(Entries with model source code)

******************************

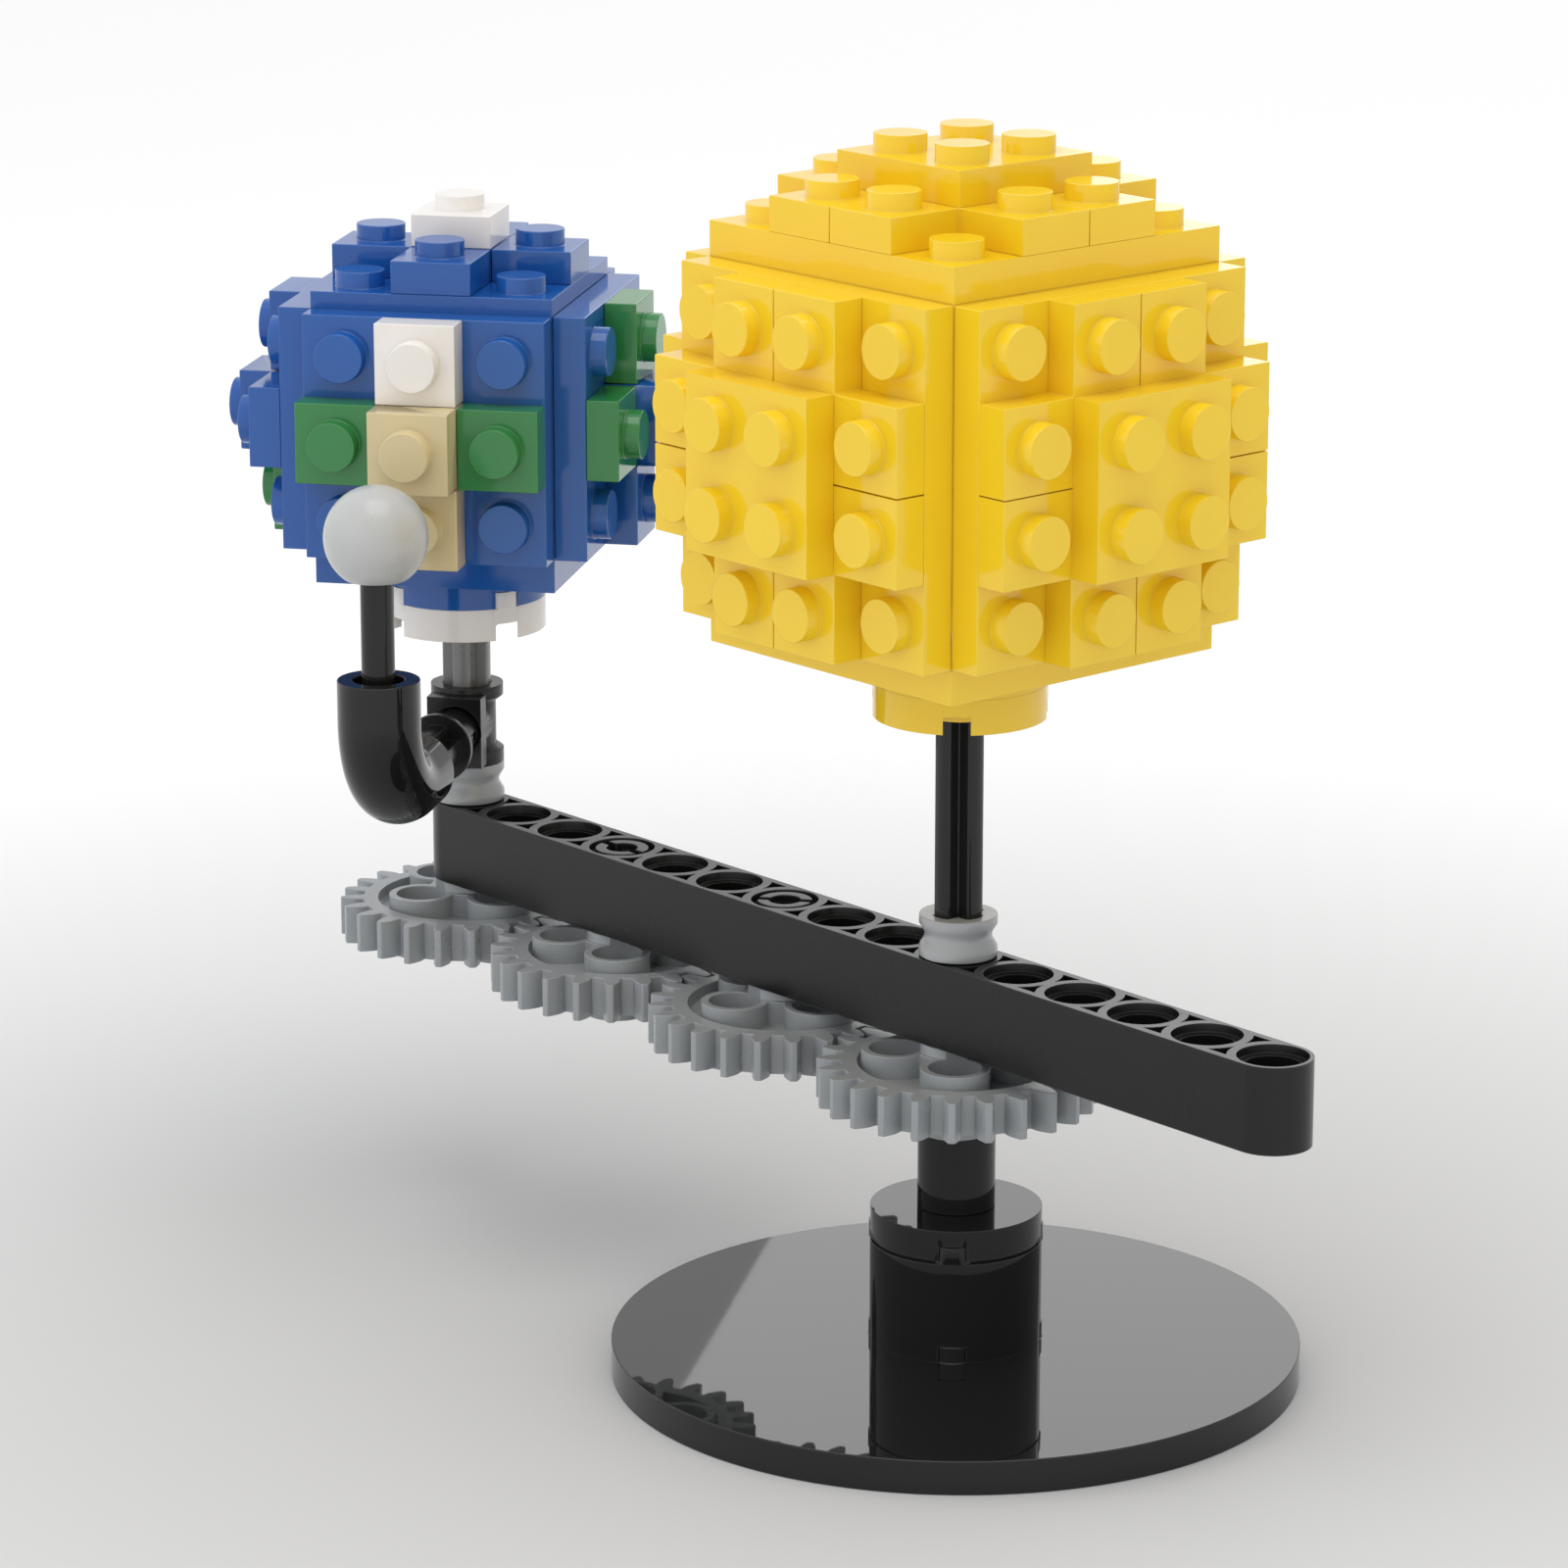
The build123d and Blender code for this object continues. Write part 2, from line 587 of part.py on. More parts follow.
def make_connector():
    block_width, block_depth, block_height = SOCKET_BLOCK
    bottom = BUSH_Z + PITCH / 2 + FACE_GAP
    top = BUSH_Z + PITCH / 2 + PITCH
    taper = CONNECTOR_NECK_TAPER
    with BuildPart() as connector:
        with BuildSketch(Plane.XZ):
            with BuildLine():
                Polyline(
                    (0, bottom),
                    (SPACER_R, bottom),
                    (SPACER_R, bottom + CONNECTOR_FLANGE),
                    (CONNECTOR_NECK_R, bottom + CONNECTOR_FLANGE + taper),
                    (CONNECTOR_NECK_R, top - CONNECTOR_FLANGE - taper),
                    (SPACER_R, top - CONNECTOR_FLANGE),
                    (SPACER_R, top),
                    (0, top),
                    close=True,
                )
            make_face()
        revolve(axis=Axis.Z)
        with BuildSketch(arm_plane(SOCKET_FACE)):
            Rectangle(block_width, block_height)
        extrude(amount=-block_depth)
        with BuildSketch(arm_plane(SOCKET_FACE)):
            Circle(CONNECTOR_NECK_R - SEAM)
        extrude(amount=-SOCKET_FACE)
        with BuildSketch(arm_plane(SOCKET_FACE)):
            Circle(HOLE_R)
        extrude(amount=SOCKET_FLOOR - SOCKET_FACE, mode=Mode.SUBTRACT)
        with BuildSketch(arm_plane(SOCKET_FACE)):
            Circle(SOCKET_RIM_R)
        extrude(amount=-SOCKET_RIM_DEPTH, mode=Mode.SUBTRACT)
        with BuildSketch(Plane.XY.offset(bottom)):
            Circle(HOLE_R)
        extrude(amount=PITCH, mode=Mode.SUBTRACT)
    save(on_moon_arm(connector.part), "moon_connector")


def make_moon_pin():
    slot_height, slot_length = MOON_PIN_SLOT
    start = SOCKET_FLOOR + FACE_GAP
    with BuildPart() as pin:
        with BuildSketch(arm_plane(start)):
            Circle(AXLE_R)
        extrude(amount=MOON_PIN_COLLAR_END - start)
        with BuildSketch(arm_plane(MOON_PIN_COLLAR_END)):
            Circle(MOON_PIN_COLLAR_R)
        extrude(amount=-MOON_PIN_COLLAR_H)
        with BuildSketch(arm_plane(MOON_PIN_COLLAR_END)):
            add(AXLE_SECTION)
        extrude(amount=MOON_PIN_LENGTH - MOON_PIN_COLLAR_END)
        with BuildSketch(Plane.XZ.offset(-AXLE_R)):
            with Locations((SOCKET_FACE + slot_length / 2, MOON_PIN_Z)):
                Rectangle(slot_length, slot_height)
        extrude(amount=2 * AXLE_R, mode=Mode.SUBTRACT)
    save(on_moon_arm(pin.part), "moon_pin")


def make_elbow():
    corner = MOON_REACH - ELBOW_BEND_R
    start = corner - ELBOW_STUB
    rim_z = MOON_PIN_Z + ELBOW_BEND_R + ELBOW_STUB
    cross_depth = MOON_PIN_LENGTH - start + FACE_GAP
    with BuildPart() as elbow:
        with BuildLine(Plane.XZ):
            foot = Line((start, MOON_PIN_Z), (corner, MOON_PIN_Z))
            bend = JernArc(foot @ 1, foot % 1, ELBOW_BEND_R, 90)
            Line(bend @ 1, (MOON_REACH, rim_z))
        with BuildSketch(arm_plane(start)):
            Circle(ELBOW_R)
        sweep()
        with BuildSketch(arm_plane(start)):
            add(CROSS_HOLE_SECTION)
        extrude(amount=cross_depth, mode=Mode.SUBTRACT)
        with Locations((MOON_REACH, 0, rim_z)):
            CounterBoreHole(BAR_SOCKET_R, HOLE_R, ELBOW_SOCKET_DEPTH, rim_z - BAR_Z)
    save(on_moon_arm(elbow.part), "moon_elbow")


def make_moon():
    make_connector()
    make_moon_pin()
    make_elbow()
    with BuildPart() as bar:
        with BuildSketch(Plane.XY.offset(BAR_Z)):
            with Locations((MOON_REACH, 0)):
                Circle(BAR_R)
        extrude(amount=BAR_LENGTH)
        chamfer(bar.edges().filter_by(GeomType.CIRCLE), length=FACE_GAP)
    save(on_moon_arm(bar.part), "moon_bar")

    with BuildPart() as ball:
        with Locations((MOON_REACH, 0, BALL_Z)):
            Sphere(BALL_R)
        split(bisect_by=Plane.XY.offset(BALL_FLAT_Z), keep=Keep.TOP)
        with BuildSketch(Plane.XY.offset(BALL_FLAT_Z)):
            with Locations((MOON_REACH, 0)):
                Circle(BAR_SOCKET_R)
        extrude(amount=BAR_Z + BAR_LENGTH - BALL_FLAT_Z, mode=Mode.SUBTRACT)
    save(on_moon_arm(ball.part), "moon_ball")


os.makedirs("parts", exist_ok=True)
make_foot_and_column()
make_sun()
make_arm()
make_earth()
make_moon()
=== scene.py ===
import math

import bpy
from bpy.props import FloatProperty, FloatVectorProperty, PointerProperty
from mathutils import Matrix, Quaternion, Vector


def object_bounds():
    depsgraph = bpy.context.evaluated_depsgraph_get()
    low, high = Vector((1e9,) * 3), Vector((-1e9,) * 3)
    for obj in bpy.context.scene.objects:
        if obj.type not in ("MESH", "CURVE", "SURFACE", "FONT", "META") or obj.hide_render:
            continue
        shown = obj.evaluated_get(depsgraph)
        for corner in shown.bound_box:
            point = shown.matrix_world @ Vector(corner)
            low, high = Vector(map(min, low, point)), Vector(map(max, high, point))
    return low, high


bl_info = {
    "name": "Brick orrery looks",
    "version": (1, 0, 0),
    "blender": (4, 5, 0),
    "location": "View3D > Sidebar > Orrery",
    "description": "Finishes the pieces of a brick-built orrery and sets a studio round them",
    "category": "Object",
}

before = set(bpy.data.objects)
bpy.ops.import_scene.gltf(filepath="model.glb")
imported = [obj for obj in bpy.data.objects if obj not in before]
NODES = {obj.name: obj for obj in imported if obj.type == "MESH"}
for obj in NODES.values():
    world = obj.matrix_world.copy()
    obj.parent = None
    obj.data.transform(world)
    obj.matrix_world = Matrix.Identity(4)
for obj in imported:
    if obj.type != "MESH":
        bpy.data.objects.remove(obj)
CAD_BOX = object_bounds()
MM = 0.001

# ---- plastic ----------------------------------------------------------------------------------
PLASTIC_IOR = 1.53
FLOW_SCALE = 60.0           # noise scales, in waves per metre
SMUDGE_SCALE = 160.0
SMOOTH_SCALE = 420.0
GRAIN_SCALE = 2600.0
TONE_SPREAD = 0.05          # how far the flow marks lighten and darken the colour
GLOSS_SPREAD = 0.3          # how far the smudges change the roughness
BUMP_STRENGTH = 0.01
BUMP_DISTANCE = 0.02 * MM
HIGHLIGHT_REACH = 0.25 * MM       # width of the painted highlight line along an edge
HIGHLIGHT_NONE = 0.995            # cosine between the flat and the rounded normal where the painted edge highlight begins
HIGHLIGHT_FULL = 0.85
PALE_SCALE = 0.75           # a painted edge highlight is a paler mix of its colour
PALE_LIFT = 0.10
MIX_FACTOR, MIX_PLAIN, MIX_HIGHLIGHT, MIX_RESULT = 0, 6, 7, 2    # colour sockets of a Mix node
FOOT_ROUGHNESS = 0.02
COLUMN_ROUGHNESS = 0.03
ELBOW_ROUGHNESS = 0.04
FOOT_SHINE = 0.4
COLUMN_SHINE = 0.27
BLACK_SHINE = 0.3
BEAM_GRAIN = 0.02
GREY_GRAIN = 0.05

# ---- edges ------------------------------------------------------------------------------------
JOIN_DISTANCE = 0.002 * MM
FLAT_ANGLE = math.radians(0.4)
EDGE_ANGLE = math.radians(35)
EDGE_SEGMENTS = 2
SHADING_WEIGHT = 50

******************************

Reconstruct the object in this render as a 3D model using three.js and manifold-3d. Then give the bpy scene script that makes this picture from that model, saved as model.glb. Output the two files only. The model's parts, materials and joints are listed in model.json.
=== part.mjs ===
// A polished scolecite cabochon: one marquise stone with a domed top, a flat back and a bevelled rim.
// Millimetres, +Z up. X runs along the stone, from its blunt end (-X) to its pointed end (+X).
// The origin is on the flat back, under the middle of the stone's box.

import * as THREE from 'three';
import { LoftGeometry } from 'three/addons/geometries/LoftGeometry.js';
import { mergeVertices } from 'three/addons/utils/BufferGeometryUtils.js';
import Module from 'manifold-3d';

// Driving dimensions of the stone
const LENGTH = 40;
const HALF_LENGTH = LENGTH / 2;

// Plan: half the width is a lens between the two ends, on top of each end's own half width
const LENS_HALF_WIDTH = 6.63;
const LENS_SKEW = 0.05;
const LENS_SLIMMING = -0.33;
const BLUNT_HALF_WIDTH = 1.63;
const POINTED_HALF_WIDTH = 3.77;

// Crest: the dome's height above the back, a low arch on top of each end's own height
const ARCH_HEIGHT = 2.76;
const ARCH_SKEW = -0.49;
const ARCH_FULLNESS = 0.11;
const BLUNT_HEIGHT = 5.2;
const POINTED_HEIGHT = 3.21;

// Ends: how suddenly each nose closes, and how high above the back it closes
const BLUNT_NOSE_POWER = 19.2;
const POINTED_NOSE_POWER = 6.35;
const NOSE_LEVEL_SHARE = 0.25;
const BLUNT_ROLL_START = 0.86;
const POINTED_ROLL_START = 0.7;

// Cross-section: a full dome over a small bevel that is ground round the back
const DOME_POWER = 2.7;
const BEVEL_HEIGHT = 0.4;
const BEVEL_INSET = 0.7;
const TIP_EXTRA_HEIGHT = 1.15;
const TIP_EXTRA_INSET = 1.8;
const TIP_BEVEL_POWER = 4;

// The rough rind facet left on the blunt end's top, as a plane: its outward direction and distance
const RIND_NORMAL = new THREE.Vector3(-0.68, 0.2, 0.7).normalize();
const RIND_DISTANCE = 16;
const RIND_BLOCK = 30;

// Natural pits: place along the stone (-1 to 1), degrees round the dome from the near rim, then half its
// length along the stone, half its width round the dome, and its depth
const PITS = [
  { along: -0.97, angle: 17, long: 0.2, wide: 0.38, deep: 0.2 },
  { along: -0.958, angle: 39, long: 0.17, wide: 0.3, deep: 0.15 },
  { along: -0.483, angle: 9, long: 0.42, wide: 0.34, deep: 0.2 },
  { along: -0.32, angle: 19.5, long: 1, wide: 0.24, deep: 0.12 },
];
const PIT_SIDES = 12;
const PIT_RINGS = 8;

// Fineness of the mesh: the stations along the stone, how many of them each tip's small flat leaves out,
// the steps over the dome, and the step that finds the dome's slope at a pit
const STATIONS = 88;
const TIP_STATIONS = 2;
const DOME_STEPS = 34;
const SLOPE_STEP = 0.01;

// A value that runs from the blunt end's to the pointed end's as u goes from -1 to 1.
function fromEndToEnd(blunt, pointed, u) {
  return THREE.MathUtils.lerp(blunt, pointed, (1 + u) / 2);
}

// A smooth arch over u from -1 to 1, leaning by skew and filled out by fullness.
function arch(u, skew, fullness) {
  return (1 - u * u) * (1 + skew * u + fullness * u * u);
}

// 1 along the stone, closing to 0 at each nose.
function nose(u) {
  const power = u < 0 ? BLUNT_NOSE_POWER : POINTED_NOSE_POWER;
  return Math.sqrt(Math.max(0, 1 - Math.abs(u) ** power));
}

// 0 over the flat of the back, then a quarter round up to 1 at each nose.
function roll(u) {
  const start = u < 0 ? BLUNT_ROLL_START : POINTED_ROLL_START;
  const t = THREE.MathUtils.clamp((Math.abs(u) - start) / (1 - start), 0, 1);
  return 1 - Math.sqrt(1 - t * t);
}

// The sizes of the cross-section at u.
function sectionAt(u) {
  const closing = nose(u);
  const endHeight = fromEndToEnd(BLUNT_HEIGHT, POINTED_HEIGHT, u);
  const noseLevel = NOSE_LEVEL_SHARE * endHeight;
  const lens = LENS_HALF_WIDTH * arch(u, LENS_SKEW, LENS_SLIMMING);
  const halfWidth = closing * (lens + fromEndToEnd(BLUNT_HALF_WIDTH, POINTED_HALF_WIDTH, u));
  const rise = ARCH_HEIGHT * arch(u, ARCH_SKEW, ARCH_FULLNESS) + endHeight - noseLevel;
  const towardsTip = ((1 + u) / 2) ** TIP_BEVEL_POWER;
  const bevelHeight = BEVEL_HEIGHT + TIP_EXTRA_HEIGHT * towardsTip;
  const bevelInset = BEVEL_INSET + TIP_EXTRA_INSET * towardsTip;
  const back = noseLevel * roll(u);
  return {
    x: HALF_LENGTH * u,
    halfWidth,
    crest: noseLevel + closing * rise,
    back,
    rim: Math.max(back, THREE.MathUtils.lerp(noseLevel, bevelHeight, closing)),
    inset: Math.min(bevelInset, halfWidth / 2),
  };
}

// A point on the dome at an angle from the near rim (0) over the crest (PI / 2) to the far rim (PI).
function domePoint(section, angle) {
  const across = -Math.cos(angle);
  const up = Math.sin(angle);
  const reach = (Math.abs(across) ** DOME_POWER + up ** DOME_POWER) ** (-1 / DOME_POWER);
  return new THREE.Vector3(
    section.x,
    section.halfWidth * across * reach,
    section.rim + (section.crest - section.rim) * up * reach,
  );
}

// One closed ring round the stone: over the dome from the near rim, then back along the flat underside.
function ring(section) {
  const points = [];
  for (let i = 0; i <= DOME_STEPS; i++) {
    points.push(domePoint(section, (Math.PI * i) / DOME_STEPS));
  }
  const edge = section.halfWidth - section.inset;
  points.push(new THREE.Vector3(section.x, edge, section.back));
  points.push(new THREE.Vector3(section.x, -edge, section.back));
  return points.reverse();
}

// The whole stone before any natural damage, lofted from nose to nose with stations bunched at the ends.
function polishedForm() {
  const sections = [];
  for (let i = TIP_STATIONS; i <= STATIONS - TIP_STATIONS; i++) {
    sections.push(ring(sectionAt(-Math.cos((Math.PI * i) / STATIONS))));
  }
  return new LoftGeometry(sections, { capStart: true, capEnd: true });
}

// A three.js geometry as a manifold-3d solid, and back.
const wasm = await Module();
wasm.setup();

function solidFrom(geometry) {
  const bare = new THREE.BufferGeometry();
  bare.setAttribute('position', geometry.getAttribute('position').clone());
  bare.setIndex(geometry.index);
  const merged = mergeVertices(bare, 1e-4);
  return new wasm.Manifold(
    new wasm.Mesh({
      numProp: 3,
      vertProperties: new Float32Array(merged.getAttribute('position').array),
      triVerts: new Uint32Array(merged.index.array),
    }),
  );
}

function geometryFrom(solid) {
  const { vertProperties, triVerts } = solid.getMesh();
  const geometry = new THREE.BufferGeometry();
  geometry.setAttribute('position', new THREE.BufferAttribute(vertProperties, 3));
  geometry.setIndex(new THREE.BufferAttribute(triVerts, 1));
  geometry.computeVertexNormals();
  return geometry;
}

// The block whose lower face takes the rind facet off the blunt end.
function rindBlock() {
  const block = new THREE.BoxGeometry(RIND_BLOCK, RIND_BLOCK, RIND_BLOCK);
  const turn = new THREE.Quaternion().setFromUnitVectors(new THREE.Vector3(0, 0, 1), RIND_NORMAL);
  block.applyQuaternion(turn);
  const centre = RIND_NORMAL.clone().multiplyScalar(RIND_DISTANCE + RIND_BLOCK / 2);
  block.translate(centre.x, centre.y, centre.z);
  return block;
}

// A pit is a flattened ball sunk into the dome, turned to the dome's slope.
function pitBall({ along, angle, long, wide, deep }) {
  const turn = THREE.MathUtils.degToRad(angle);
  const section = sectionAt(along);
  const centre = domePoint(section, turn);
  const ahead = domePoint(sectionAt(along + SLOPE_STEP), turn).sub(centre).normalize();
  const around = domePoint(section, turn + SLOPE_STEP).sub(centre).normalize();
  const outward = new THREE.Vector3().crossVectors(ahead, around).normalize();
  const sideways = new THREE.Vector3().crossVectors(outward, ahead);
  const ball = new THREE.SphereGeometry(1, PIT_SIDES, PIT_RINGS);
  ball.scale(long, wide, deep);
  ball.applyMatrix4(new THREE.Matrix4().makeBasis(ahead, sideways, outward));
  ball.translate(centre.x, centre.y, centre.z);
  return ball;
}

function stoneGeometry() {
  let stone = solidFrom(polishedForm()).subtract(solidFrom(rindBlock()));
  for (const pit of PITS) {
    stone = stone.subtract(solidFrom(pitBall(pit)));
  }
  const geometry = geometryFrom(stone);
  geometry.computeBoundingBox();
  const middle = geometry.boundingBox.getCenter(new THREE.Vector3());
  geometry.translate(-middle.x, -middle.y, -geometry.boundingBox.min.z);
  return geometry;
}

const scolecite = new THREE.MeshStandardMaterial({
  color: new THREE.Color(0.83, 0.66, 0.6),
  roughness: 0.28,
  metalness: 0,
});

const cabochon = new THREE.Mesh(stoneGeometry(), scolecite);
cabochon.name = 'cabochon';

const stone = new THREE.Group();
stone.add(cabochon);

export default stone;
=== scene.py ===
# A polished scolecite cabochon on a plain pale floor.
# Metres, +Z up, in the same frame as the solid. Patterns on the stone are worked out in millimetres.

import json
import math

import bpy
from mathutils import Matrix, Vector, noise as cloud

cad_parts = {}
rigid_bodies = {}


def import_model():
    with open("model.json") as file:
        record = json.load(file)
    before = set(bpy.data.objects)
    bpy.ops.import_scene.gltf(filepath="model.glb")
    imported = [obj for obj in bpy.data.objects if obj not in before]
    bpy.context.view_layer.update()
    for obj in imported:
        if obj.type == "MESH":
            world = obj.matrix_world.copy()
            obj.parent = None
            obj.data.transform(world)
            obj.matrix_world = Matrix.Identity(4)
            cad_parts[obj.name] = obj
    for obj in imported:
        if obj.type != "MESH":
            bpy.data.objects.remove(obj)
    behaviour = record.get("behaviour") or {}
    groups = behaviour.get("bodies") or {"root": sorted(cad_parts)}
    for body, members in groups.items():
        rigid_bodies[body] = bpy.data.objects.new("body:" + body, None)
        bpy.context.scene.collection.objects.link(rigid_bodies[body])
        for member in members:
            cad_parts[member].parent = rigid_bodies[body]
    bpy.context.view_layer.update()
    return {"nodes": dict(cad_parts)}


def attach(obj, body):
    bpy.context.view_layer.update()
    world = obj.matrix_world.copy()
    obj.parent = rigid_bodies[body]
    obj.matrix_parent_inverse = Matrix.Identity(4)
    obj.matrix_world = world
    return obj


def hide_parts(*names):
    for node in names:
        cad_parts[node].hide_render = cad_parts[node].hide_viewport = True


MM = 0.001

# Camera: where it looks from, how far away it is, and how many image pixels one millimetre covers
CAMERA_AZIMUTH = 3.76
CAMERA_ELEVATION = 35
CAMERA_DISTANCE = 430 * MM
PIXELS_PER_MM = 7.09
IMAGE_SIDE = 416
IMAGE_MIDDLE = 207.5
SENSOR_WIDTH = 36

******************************

* _Goal of the exercise_
Quote word for word every line from the one that has "const scolecite = new" through the one that has "obj.parent = rigid_bodies[body]".

* _In response_
const scolecite = new THREE.MeshStandardMaterial({
  color: new THREE.Color(0.83, 0.66, 0.6),
  roughness: 0.28,
  metalness: 0,
});

const cabochon = new THREE.Mesh(stoneGeometry(), scolecite);
cabochon.name = 'cabochon';

const stone = new THREE.Group();
stone.add(cabochon);

export default stone;
=== scene.py ===
# A polished scolecite cabochon on a plain pale floor.
# Metres, +Z up, in the same frame as the solid. Patterns on the stone are worked out in millimetres.

import json
import math

import bpy
from mathutils import Matrix, Vector, noise as cloud

cad_parts = {}
rigid_bodies = {}


def import_model():
    with open("model.json") as file:
        record = json.load(file)
    before = set(bpy.data.objects)
    bpy.ops.import_scene.gltf(filepath="model.glb")
    imported = [obj for obj in bpy.data.objects if obj not in before]
    bpy.context.view_layer.update()
    for obj in imported:
        if obj.type == "MESH":
            world = obj.matrix_world.copy()
            obj.parent = None
            obj.data.transform(world)
            obj.matrix_world = Matrix.Identity(4)
            cad_parts[obj.name] = obj
    for obj in imported:
        if obj.type != "MESH":
            bpy.data.objects.remove(obj)
    behaviour = record.get("behaviour") or {}
    groups = behaviour.get("bodies") or {"root": sorted(cad_parts)}
    for body, members in groups.items():
        rigid_bodies[body] = bpy.data.objects.new("body:" + body, None)
        bpy.context.scene.collection.objects.link(rigid_bodies[body])
        for member in members:
            cad_parts[member].parent = rigid_bodies[body]
    bpy.context.view_layer.update()
    return {"nodes": dict(cad_parts)}


def attach(obj, body):
    bpy.context.view_layer.update()
    world = obj.matrix_world.copy()
    obj.parent = rigid_bodies[body]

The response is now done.